Figure 9-23. Example activity diagram with a join node

It is worth noting that activity diagrams don't have the advanced time-modeling notations that interaction diagrams have. So, while it's possible to show how to prepare a meal and serve everything at the same time with an activity diagram, you can't capture the time needed to cook each part of the meal. However, you can capture this information with a timing interaction diagram. See Chapter 10 for more information on interaction diagrams.

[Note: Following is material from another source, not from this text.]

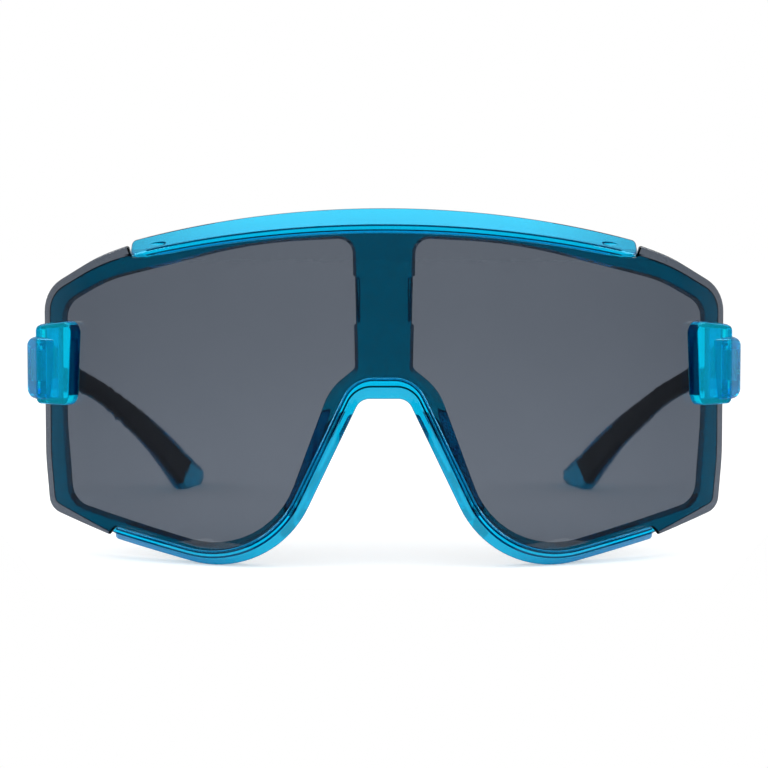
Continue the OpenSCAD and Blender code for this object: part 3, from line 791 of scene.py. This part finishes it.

You can specify a boolean condition to indicate under what conditions the join node will emit a token allowing the flow to continue along its single output edge. This expression is called a join specification and can use the names of incoming edges and tokens arriving over those edges in the condition. You write a join specification near the join node inside of braces ({}). Figure 9-24 adds greeting guests to the steps involved in preparing a meal and ensures that you don't serve the meal until all the guests have arrived.

9.3.4.4. Final nodes

Two types of final nodes are used in activity diagrams: activity final and flow final. Activity final nodes terminate the entire activity. Any tokens that arrive at the activity final node are destroyed, and any execution in any other node is terminated, without results. You can have multiple activity final nodes in a single activity diagram, but a token hitting any of them terminates the whole activity. You show an activity final node as a black dot with a circle around it, as shown in Figure 9-4.

Flow final nodes terminate a path through an activity diagram, but not the entire activity. Flow final nodes are used when the flow of an activity forks, and one

Figure 9-24. Join node with a join specification

branch of the fork should be stopped but the others may continue. Show a flow final node as a circle with an X in it, as shown in Figure 9-22.